— Goal —
Every line in the listing below from the one with "Write part 5" through the one with "return np.stack(columns, axis=1)" is to be reproduced exactly, both ends included; leave out the rest.

— Data —

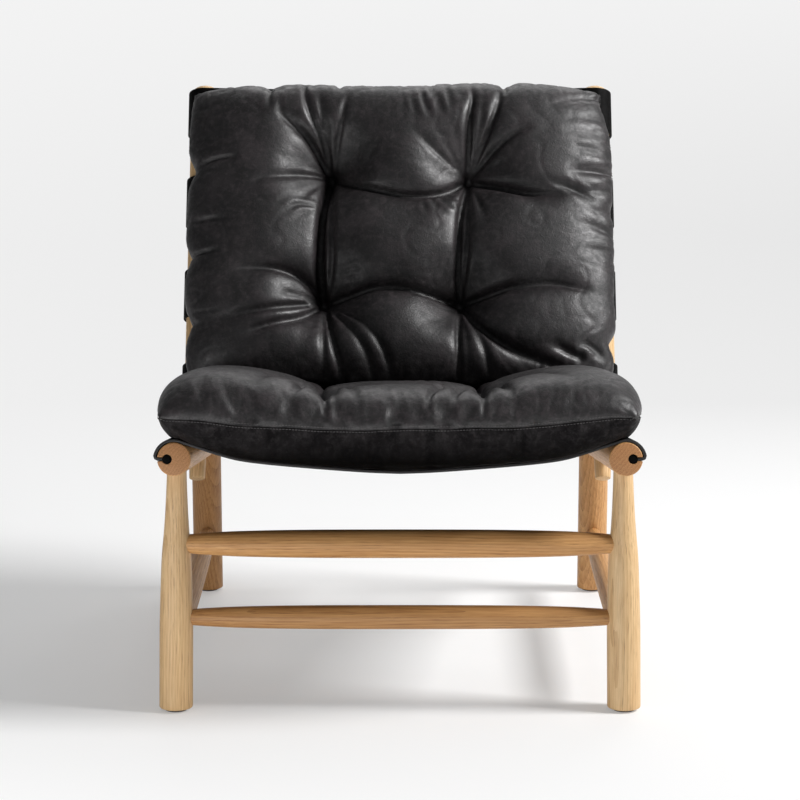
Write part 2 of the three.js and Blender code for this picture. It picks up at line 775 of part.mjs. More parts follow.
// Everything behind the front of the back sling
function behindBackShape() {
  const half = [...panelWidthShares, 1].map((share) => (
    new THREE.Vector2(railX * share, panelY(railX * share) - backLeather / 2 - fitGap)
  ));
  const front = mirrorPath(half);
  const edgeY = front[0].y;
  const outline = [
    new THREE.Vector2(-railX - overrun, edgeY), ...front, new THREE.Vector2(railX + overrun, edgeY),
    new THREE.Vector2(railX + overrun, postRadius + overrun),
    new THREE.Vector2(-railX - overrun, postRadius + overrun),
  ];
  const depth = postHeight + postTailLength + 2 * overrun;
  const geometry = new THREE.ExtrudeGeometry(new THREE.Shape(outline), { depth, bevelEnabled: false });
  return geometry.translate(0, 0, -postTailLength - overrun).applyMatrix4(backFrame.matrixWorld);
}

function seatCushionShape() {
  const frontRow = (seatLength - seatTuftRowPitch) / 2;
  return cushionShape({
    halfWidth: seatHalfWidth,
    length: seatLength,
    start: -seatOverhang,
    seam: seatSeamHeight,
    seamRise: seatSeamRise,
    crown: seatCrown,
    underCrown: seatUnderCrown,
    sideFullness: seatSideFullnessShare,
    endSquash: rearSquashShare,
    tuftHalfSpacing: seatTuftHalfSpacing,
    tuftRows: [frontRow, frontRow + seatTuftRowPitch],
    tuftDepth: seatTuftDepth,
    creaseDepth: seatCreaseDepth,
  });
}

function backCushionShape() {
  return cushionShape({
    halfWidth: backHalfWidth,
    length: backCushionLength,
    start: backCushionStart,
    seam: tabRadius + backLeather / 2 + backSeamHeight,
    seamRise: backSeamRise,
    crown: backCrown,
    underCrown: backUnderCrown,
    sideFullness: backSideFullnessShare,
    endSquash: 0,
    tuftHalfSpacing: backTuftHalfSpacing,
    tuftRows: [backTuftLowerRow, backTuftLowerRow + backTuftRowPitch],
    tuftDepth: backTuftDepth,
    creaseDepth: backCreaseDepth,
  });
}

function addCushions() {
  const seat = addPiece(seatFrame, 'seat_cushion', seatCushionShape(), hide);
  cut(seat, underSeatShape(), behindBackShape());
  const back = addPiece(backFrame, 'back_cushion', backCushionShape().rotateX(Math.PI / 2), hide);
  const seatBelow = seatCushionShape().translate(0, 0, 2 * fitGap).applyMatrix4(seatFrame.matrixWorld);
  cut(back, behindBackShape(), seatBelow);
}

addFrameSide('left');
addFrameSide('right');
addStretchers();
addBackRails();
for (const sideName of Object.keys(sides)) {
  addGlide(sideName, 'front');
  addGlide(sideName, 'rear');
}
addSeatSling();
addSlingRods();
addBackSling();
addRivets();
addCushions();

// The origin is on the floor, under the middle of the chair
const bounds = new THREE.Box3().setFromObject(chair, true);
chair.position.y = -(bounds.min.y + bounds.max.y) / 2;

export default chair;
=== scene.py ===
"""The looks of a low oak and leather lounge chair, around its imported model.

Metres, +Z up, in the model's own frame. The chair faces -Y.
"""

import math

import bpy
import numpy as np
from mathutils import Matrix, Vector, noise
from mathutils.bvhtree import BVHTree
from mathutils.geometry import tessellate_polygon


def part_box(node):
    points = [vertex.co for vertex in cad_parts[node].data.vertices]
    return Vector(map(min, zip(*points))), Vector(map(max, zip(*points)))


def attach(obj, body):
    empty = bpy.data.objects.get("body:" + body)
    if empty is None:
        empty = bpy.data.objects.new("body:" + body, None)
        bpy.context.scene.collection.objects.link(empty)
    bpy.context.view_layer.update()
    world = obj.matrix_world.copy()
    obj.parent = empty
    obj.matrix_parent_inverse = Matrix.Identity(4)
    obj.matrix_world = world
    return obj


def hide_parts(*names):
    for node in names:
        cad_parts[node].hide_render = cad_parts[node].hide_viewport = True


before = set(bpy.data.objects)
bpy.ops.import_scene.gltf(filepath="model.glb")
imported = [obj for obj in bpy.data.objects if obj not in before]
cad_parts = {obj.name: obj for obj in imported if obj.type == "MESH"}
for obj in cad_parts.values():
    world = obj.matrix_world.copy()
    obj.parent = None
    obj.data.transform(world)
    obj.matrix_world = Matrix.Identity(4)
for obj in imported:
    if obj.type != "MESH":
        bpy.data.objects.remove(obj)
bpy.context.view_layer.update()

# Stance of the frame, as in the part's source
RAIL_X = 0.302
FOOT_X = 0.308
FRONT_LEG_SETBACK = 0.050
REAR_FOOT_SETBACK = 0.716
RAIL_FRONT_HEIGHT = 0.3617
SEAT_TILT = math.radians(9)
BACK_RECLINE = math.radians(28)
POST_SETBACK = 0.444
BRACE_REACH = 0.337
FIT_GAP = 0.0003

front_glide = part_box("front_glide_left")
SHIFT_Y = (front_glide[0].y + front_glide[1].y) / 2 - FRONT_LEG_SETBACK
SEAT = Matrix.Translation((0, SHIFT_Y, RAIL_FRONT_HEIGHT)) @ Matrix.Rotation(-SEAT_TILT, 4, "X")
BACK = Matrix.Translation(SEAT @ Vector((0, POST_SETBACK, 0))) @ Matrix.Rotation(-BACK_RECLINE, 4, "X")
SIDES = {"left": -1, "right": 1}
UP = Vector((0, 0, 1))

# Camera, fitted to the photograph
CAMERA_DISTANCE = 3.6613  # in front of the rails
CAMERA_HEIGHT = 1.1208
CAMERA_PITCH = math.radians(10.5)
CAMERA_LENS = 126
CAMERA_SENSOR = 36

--

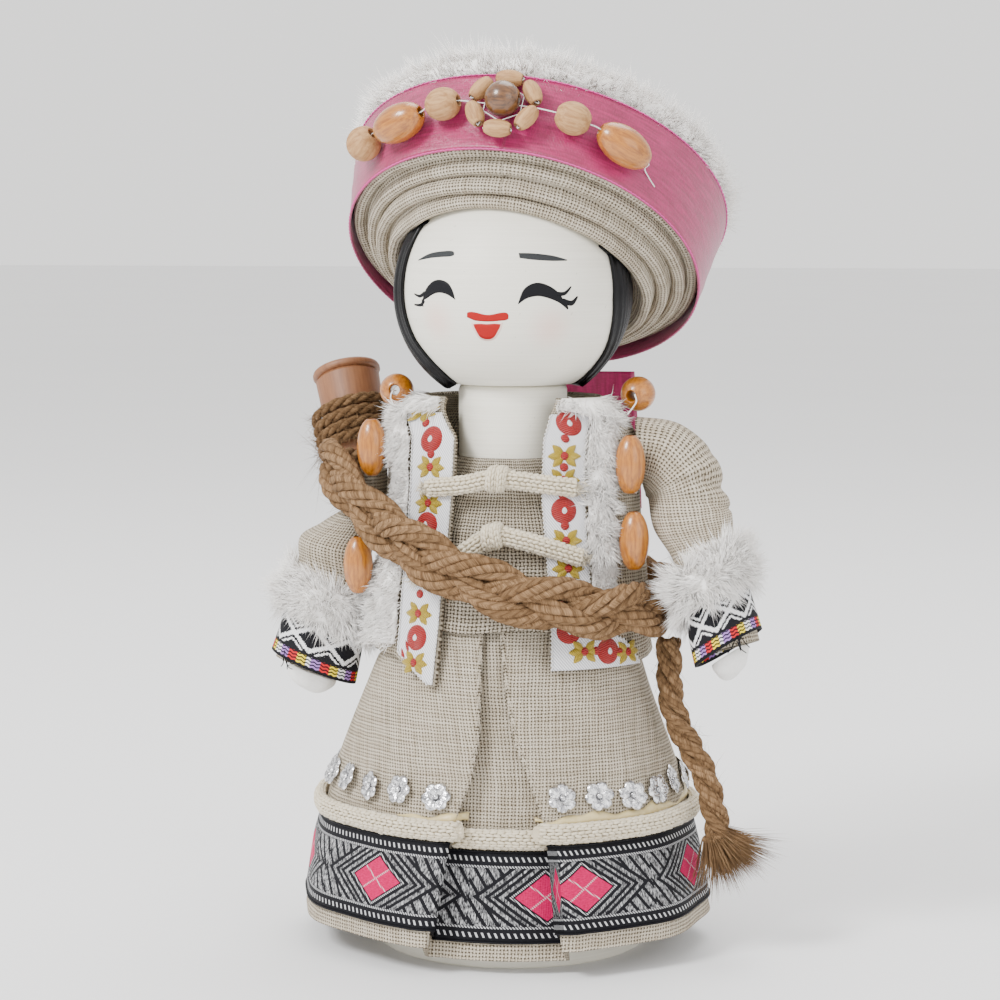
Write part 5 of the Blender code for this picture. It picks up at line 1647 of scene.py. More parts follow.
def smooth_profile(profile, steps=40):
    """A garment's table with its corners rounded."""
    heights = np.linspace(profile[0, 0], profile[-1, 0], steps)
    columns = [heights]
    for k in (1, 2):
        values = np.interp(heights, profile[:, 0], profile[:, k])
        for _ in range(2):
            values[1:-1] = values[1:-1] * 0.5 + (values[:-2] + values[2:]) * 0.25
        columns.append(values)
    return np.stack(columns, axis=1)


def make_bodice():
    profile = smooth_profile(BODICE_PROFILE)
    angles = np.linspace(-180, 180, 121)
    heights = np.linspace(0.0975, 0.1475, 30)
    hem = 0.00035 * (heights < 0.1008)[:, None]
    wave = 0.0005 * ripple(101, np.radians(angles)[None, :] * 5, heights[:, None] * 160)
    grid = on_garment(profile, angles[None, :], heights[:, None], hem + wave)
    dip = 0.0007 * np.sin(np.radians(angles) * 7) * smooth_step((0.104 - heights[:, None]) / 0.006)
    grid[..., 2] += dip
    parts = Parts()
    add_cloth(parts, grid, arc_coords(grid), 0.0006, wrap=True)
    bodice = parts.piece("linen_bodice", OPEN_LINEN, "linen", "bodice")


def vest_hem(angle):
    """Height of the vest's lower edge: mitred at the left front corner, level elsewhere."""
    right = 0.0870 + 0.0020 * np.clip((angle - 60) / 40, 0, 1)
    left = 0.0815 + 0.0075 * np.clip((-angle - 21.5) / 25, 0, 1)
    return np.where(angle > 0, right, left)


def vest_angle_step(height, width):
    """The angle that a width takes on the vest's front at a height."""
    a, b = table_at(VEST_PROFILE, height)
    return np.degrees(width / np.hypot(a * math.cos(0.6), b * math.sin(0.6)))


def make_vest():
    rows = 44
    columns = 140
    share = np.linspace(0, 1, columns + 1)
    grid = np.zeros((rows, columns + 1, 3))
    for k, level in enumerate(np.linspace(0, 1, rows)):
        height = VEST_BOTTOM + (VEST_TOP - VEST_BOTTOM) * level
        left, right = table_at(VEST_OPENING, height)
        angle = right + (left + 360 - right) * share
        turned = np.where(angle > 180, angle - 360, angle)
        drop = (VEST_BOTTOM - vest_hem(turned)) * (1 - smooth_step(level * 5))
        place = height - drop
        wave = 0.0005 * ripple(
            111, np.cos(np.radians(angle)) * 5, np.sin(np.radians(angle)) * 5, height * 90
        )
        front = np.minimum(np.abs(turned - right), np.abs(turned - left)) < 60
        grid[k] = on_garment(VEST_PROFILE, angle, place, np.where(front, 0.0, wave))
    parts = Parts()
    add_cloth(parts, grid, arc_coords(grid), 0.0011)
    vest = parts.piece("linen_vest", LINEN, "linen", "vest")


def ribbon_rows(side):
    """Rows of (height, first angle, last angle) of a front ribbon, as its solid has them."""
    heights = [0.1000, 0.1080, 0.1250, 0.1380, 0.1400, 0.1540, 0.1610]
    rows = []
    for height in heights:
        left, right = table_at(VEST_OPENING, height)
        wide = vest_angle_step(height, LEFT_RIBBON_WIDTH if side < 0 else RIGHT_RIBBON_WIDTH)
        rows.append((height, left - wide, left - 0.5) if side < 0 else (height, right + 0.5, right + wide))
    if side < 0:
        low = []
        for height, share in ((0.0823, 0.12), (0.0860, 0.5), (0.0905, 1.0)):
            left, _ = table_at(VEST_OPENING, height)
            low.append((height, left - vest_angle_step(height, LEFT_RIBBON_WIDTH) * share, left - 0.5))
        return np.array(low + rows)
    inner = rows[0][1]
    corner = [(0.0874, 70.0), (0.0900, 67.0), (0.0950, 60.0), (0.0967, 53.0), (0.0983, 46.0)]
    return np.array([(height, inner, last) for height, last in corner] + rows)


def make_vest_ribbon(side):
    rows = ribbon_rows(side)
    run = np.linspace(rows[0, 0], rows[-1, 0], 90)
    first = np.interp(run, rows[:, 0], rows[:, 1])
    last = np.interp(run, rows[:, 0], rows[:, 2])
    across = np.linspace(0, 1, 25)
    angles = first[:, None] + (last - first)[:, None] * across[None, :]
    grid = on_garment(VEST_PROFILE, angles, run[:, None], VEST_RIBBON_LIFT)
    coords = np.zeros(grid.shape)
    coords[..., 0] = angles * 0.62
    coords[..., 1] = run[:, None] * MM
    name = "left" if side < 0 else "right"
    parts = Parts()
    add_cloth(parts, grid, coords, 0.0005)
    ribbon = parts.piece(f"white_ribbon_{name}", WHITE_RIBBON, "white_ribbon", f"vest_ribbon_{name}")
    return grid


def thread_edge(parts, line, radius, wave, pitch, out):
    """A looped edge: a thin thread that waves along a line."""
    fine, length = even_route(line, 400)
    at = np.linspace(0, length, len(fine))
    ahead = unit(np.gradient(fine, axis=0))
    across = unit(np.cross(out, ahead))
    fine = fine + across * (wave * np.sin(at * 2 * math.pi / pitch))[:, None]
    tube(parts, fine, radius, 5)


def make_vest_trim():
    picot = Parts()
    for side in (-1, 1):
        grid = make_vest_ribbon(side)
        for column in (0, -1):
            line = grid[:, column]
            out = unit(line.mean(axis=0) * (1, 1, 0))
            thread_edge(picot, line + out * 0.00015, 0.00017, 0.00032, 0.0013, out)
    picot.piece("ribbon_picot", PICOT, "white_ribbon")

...

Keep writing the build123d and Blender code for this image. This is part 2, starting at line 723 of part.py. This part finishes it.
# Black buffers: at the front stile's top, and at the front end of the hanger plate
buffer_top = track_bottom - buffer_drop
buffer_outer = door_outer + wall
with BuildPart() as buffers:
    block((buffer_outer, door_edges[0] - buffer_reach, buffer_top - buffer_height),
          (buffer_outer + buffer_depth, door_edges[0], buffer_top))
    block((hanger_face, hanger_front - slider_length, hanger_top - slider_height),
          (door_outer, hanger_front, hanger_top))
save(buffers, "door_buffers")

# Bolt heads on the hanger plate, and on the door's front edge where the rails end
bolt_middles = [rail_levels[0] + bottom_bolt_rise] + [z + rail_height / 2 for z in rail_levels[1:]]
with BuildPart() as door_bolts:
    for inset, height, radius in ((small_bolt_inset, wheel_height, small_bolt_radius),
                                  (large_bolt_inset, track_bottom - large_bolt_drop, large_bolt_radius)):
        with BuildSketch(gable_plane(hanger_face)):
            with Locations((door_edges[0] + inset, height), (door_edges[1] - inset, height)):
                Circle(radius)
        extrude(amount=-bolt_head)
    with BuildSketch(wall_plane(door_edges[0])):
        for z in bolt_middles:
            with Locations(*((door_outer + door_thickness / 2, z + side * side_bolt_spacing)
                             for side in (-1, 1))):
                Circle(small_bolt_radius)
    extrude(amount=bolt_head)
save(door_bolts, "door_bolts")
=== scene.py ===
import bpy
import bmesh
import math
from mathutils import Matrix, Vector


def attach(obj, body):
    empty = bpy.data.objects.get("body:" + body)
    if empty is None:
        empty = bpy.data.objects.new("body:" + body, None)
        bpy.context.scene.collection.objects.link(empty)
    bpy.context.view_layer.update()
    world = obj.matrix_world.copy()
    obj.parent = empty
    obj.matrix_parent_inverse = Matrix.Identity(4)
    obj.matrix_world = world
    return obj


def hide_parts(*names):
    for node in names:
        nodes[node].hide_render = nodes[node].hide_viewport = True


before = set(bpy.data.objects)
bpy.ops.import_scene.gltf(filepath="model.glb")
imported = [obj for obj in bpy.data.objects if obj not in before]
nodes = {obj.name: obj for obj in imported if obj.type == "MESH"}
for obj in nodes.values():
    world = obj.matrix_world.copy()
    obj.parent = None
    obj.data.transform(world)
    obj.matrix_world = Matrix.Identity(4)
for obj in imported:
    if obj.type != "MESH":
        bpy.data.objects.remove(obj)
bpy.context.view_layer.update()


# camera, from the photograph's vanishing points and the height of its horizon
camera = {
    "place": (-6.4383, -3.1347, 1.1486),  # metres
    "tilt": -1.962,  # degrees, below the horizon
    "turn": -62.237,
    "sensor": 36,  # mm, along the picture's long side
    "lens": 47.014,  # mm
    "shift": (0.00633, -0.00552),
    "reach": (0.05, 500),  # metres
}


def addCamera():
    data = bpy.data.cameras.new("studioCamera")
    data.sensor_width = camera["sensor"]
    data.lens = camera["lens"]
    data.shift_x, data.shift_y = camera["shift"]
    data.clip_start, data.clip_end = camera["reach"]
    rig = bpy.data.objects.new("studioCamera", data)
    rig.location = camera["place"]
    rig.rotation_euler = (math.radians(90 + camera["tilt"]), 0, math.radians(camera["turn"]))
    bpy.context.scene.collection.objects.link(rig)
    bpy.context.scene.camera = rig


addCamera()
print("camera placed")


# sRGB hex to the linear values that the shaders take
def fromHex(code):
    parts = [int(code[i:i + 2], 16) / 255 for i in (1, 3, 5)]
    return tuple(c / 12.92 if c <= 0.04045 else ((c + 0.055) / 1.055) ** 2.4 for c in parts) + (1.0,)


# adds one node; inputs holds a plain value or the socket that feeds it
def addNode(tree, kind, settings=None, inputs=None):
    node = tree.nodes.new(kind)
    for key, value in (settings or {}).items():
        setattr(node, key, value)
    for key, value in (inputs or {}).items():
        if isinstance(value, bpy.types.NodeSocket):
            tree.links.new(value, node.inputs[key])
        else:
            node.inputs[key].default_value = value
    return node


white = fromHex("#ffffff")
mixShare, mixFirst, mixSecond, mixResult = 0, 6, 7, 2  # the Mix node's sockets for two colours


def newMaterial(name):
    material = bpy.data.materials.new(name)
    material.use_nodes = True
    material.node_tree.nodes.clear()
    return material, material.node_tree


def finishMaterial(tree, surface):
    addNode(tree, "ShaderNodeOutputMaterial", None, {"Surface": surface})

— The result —
Write part 5 of the Blender code for this picture. It picks up at line 1647 of scene.py. More parts follow.
def smooth_profile(profile, steps=40):
    """A garment's table with its corners rounded."""
    heights = np.linspace(profile[0, 0], profile[-1, 0], steps)
    columns = [heights]
    for k in (1, 2):
        values = np.interp(heights, profile[:, 0], profile[:, k])
        for _ in range(2):
            values[1:-1] = values[1:-1] * 0.5 + (values[:-2] + values[2:]) * 0.25
        columns.append(values)
    return np.stack(columns, axis=1)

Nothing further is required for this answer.